— BEGIN Records provided —

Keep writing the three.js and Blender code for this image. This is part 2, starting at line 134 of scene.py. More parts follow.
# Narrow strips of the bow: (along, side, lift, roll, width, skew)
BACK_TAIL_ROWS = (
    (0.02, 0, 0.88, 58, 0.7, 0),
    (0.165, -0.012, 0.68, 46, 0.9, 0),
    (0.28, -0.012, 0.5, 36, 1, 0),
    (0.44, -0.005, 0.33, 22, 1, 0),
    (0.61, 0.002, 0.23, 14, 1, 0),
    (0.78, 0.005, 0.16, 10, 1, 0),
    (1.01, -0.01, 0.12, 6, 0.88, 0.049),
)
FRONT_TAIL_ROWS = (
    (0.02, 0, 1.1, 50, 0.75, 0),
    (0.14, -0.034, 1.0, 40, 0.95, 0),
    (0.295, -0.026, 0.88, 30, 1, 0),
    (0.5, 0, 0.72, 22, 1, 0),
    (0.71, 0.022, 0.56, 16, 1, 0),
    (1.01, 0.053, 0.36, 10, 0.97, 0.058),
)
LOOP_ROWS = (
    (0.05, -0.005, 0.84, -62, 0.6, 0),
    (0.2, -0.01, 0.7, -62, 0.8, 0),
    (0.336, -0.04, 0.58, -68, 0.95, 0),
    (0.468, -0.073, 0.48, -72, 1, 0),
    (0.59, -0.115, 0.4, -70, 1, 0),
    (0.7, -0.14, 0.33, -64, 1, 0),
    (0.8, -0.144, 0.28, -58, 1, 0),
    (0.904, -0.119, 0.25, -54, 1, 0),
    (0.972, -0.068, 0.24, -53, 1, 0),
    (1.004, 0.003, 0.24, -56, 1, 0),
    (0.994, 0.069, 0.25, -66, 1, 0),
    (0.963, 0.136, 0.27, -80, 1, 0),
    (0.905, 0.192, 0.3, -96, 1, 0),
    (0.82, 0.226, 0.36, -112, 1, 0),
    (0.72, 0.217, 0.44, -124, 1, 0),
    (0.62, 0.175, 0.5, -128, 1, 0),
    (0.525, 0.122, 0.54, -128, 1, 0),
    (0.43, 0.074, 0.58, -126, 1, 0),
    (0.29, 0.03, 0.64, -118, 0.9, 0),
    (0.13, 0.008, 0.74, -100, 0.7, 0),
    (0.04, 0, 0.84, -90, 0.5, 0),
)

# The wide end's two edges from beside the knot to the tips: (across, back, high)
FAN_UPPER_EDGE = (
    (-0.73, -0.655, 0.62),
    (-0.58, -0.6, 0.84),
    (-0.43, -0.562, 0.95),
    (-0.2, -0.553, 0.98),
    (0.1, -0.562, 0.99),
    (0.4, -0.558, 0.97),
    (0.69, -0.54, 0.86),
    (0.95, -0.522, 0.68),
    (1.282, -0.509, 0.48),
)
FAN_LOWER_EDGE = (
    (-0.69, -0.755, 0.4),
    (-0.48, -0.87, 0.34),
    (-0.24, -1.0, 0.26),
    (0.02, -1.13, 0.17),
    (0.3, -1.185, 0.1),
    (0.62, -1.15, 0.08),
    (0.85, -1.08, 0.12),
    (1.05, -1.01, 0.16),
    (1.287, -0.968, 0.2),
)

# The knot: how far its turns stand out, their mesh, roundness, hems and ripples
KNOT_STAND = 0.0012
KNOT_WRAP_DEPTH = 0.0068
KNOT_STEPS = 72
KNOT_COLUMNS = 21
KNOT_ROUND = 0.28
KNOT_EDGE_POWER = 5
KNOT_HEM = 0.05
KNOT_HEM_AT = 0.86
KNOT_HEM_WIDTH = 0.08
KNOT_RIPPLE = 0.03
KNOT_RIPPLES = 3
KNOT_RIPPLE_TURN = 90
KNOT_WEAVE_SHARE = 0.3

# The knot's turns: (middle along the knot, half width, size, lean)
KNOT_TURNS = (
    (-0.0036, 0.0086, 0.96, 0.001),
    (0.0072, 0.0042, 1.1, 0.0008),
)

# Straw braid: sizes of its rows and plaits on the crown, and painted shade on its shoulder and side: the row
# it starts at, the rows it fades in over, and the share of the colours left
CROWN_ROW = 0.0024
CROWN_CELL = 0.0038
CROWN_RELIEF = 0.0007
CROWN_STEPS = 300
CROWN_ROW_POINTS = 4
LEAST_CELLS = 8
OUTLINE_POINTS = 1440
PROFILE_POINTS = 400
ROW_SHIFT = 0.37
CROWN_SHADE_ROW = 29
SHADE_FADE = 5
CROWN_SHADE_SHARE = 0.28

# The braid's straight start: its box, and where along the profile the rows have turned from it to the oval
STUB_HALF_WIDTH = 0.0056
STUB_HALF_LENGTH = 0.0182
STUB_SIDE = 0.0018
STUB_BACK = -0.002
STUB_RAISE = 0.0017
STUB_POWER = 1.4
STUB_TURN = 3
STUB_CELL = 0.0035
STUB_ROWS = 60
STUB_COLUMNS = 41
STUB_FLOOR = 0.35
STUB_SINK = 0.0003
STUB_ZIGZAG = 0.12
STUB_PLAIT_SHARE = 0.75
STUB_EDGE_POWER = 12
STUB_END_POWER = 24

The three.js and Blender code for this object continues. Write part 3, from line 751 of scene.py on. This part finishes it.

— END Records provided —

Return all the data exactly as given.

Keep writing the three.js and Blender code for this image. This is part 2, starting at line 134 of scene.py. More parts follow.
# Narrow strips of the bow: (along, side, lift, roll, width, skew)
BACK_TAIL_ROWS = (
    (0.02, 0, 0.88, 58, 0.7, 0),
    (0.165, -0.012, 0.68, 46, 0.9, 0),
    (0.28, -0.012, 0.5, 36, 1, 0),
    (0.44, -0.005, 0.33, 22, 1, 0),
    (0.61, 0.002, 0.23, 14, 1, 0),
    (0.78, 0.005, 0.16, 10, 1, 0),
    (1.01, -0.01, 0.12, 6, 0.88, 0.049),
)
FRONT_TAIL_ROWS = (
    (0.02, 0, 1.1, 50, 0.75, 0),
    (0.14, -0.034, 1.0, 40, 0.95, 0),
    (0.295, -0.026, 0.88, 30, 1, 0),
    (0.5, 0, 0.72, 22, 1, 0),
    (0.71, 0.022, 0.56, 16, 1, 0),
    (1.01, 0.053, 0.36, 10, 0.97, 0.058),
)
LOOP_ROWS = (
    (0.05, -0.005, 0.84, -62, 0.6, 0),
    (0.2, -0.01, 0.7, -62, 0.8, 0),
    (0.336, -0.04, 0.58, -68, 0.95, 0),
    (0.468, -0.073, 0.48, -72, 1, 0),
    (0.59, -0.115, 0.4, -70, 1, 0),
    (0.7, -0.14, 0.33, -64, 1, 0),
    (0.8, -0.144, 0.28, -58, 1, 0),
    (0.904, -0.119, 0.25, -54, 1, 0),
    (0.972, -0.068, 0.24, -53, 1, 0),
    (1.004, 0.003, 0.24, -56, 1, 0),
    (0.994, 0.069, 0.25, -66, 1, 0),
    (0.963, 0.136, 0.27, -80, 1, 0),
    (0.905, 0.192, 0.3, -96, 1, 0),
    (0.82, 0.226, 0.36, -112, 1, 0),
    (0.72, 0.217, 0.44, -124, 1, 0),
    (0.62, 0.175, 0.5, -128, 1, 0),
    (0.525, 0.122, 0.54, -128, 1, 0),
    (0.43, 0.074, 0.58, -126, 1, 0),
    (0.29, 0.03, 0.64, -118, 0.9, 0),
    (0.13, 0.008, 0.74, -100, 0.7, 0),
    (0.04, 0, 0.84, -90, 0.5, 0),
)

# The wide end's two edges from beside the knot to the tips: (across, back, high)
FAN_UPPER_EDGE = (
    (-0.73, -0.655, 0.62),
    (-0.58, -0.6, 0.84),
    (-0.43, -0.562, 0.95),
    (-0.2, -0.553, 0.98),
    (0.1, -0.562, 0.99),
    (0.4, -0.558, 0.97),
    (0.69, -0.54, 0.86),
    (0.95, -0.522, 0.68),
    (1.282, -0.509, 0.48),
)
FAN_LOWER_EDGE = (
    (-0.69, -0.755, 0.4),
    (-0.48, -0.87, 0.34),
    (-0.24, -1.0, 0.26),
    (0.02, -1.13, 0.17),
    (0.3, -1.185, 0.1),
    (0.62, -1.15, 0.08),
    (0.85, -1.08, 0.12),
    (1.05, -1.01, 0.16),
    (1.287, -0.968, 0.2),
)

# The knot: how far its turns stand out, their mesh, roundness, hems and ripples
KNOT_STAND = 0.0012
KNOT_WRAP_DEPTH = 0.0068
KNOT_STEPS = 72
KNOT_COLUMNS = 21
KNOT_ROUND = 0.28
KNOT_EDGE_POWER = 5
KNOT_HEM = 0.05
KNOT_HEM_AT = 0.86
KNOT_HEM_WIDTH = 0.08
KNOT_RIPPLE = 0.03
KNOT_RIPPLES = 3
KNOT_RIPPLE_TURN = 90
KNOT_WEAVE_SHARE = 0.3

# The knot's turns: (middle along the knot, half width, size, lean)
KNOT_TURNS = (
    (-0.0036, 0.0086, 0.96, 0.001),
    (0.0072, 0.0042, 1.1, 0.0008),
)

# Straw braid: sizes of its rows and plaits on the crown, and painted shade on its shoulder and side: the row
# it starts at, the rows it fades in over, and the share of the colours left
CROWN_ROW = 0.0024
CROWN_CELL = 0.0038
CROWN_RELIEF = 0.0007
CROWN_STEPS = 300
CROWN_ROW_POINTS = 4
LEAST_CELLS = 8
OUTLINE_POINTS = 1440
PROFILE_POINTS = 400
ROW_SHIFT = 0.37
CROWN_SHADE_ROW = 29
SHADE_FADE = 5
CROWN_SHADE_SHARE = 0.28

# The braid's straight start: its box, and where along the profile the rows have turned from it to the oval
STUB_HALF_WIDTH = 0.0056
STUB_HALF_LENGTH = 0.0182
STUB_SIDE = 0.0018
STUB_BACK = -0.002
STUB_RAISE = 0.0017
STUB_POWER = 1.4
STUB_TURN = 3
STUB_CELL = 0.0035
STUB_ROWS = 60
STUB_COLUMNS = 41
STUB_FLOOR = 0.35
STUB_SINK = 0.0003
STUB_ZIGZAG = 0.12
STUB_PLAIT_SHARE = 0.75
STUB_EDGE_POWER = 12
STUB_END_POWER = 24

The three.js and Blender code for this object continues. Write part 3, from line 751 of scene.py on. This part finishes it.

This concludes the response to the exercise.